Ceci dit, prendre conscience de l’arrière-fond social et culturel d’une musique ne doit pas empêcher d’en célébrer la magie, l’irrationnel, le non-sociologique. Il faudrait être sacrément ballot pour partir à la pêche au déterminisme en écoutant John Lee Hooker. Le yahou ne s’explique pas, il se célèbre. Dans le premier morceau qu’il a enregistré, le fantastique « Boogie Chillen » (1948), Hooker raconte le jour où, encore enfant, tout a basculé, où le blues s’est fait horizon indépassable :
« Une nuit, j’étais étendu dans mon lit,
Et j’ai entendu papa et maman discuter
J’ai entendu papa dire à maman, "laisse-donc ce gamin se lancer dans le boogie-woogie
C’est en lui, il faut que ça sorte"
Et je me suis senti si bien.4 »
C’est en lui, il faut que ça sorte. Ainsi fut fait.

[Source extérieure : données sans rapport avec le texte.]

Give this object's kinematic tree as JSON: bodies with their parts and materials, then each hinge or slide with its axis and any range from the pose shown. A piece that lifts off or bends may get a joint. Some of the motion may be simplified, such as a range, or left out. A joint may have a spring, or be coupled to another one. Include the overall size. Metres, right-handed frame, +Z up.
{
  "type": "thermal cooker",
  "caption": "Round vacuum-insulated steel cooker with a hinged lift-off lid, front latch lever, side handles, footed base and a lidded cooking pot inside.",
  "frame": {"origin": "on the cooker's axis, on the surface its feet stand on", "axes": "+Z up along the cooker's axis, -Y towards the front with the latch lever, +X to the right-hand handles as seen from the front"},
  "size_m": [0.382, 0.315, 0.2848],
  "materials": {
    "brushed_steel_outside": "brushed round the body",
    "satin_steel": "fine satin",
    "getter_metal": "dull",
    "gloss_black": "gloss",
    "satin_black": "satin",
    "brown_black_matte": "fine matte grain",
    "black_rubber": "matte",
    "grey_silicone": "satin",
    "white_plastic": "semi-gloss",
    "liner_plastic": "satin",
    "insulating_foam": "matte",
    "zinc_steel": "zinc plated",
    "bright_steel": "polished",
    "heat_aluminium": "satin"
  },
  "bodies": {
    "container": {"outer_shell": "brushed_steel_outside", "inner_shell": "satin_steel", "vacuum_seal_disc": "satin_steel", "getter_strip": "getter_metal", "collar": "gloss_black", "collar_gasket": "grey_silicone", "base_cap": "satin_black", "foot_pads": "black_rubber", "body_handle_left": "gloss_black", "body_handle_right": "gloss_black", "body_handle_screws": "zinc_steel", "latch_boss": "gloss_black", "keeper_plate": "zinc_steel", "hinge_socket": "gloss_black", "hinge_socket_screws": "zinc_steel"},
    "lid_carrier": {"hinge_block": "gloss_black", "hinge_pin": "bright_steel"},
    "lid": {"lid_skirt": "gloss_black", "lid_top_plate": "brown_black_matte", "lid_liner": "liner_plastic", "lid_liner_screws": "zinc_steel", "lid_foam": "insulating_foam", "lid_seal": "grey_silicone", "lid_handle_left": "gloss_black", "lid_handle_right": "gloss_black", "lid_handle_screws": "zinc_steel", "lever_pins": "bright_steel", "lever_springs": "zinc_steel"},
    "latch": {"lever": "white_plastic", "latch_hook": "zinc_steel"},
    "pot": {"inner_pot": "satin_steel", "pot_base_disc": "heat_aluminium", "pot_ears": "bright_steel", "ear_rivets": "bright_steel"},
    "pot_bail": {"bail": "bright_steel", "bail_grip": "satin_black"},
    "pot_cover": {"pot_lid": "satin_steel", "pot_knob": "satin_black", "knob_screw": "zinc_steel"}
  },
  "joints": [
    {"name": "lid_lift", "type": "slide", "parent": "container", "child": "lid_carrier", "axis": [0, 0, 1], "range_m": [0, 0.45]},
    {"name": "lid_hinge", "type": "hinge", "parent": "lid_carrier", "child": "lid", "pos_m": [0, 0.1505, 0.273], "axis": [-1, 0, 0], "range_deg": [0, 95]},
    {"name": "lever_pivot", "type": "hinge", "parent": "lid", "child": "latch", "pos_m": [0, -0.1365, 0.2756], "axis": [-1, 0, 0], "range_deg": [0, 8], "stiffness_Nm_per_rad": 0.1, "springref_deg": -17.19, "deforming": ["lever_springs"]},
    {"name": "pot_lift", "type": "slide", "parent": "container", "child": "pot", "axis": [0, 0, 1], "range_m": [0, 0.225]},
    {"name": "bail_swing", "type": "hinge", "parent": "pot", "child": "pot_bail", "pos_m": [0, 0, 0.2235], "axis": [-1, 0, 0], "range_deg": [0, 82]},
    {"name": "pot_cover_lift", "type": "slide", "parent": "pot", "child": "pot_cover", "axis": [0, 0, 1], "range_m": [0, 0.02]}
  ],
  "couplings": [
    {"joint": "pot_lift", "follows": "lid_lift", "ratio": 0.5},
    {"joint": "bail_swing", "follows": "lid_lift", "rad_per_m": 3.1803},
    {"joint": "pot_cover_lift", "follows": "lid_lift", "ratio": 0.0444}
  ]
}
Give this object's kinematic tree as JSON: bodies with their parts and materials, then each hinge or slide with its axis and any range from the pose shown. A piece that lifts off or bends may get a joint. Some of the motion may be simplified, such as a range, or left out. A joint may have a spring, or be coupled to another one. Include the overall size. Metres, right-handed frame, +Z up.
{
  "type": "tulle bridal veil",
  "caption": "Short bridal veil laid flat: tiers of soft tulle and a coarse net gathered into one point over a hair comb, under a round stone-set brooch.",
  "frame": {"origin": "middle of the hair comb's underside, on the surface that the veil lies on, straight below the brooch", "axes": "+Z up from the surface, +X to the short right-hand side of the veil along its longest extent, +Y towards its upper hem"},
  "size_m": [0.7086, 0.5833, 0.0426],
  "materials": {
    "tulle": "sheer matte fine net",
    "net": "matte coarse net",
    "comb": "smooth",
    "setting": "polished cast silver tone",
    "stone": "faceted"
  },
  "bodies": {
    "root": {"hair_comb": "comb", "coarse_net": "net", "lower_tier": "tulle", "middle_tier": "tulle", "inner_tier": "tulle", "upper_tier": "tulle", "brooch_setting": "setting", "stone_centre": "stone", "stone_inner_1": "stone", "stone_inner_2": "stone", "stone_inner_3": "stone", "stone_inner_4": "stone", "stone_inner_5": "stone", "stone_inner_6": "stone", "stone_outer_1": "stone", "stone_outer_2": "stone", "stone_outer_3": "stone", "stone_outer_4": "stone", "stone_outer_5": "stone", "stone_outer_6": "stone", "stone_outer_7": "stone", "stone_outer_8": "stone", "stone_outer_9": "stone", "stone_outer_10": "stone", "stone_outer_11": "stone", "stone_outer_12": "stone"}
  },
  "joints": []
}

1 No food on my table / And no shoes to go on my feet / No food on my table / And no shoes to go on my feet / My children cry for mercy / They got no place to call your own.
2 I took a freight train to be my friend, oh Lord / You know I hobo’d, hobo’d, hobo’d, hobo’d / Hobo’d a long, long way from home, oh Lord.
3 À noter, la chanson a été reprise par ACDC, mélange bizarre mais pas si blasphématoire.
4 One night I was layin’ down / I heard mama ’n papa talkin’ / I heard papa tell mama, let that boy boogie-woogie / It’s in him, and it got to come out / And I felt so good.